The committee wants to ensure “fair treatment of all creditors of equal rank” by seeking a consensus among creditors, which it hopes should minimise the costs of legal action. Venezuela and PDVSA have been in default since November.

Despite this plea for equal treatment, Venezuelan sovereign bonds have been outperforming PDVSA bonds on the basis that recovery values might be higher. According to one trader, Venezuela sovereign bond prices — with the exception of those maturing this year — are between 20%-35% higher year to date. PDVSA prices are 5%-10% down, said the trader.

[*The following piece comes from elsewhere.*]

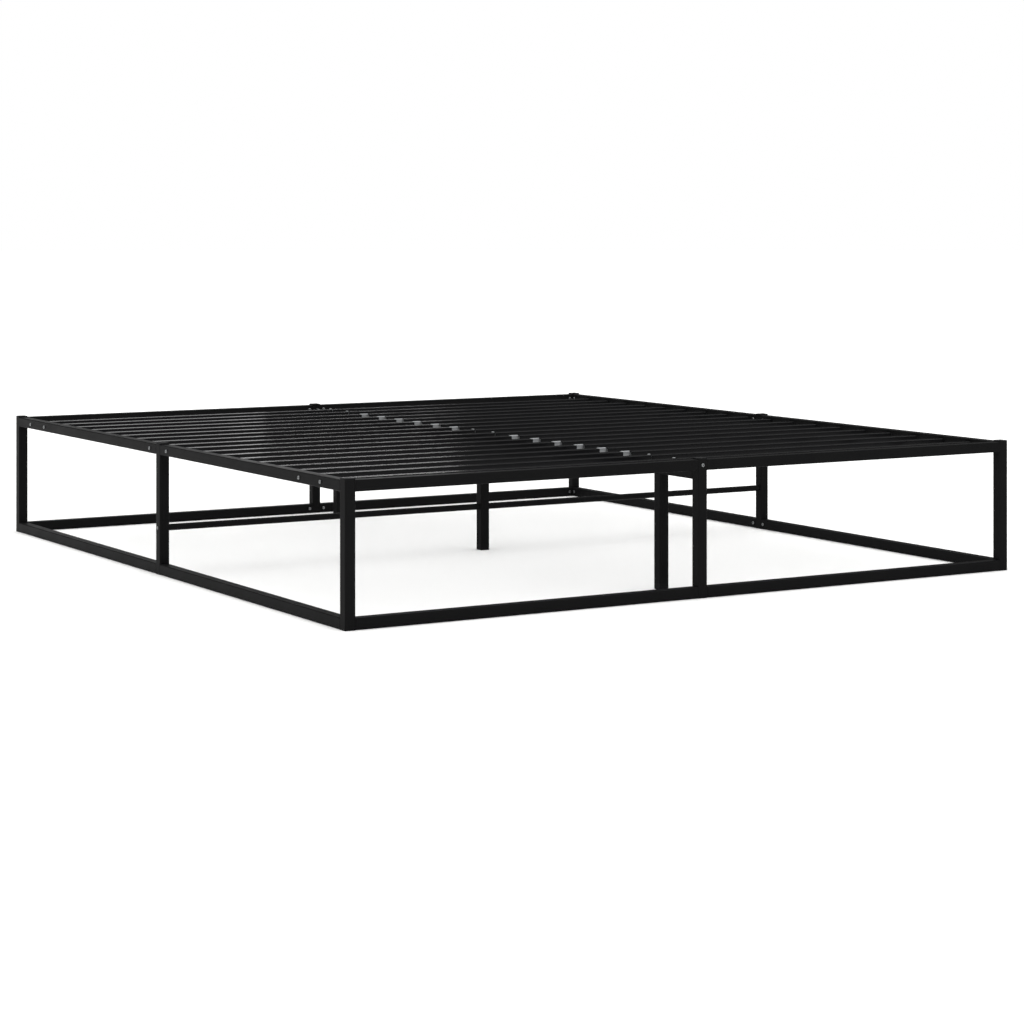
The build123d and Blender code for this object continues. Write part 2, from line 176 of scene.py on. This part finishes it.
def mottle(
    tree: bpy.types.NodeTree,
    pattern: bpy.types.NodeSocket,
    colours: tuple[str, str],
    roughness: tuple[float, float],
    span: tuple[float, float] = FULL_SPAN,
) -> dict[str | int, object]:
    """Let one pattern vary a finish's colour and its roughness together.

    Args:
        tree: The material's node tree.
        pattern: The pattern's output.
        colours: The colours at the pattern's low and high ends, as "#rrggbb".
        roughness: The roughness at those two ends.
        span: The pattern's values between which the roughness changes.

    Returns:
        The shader inputs that the pattern feeds.
    """
    colour = add_node(
        tree,
        "ShaderNodeMix",
        {"Factor": pattern, MIX_FIRST: linear(colours[0]), MIX_SECOND: linear(colours[1])},
        data_type="RGBA",
    )
    dullness = add_node(
        tree,
        "ShaderNodeMapRange",
        {
            "Value": pattern,
            "From Min": span[0],
            "From Max": span[1],
            "To Min": roughness[0],
            "To Max": roughness[1],
        },
    )
    return {
        "Base Color": colour.outputs[MIX_RESULT],
        "Roughness": dullness.outputs["Result"],
    }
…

Venezuela’s 12.75% bonds maturing in August 2022 are bid at a cash price of 28.345, while PDVSA’s bonds with the same coupon and maturing in February 2022 are bid at 24.35.

“We attribute the outperformance of the sovereign to more favourable technicals for the higher coupons, as well as the increasing demand from litigant based investors,” said Siobhan Morden, head of Latin America strategy at Nomura.

There is speculation that bondholder groups have already organised for Venezuela’s 2034s, said Morden.

The Nomura analyst sees this as a buying opportunity, with PDVSA bond prices nearing lows, and said the oil company’s bonds looked “perversely” more attractive than the sovereign.

“Recent underperformance of the PDVSA bonds offers favourable risk/reward on asymmetric risks to any positive headlines,” said Morden.

Yet for some investors, any restructuring is likely to remain theoretical for a long time yet.

“Even if they did organise and the US consequently ramped up even more sanctions, I don’t see things changing in the short term,” said the EM research head at one institutional investor. “At most Maduro might be replaced by someone else within chavismo.

“Governments have survived worse sanctions than what Venezuela faces.”

Furthermore, the existing government is unlikely to be able to implement economic policy that would make a restructuring sustainable, and it is not clear that bondholders can negotiate with Venezuelan officials.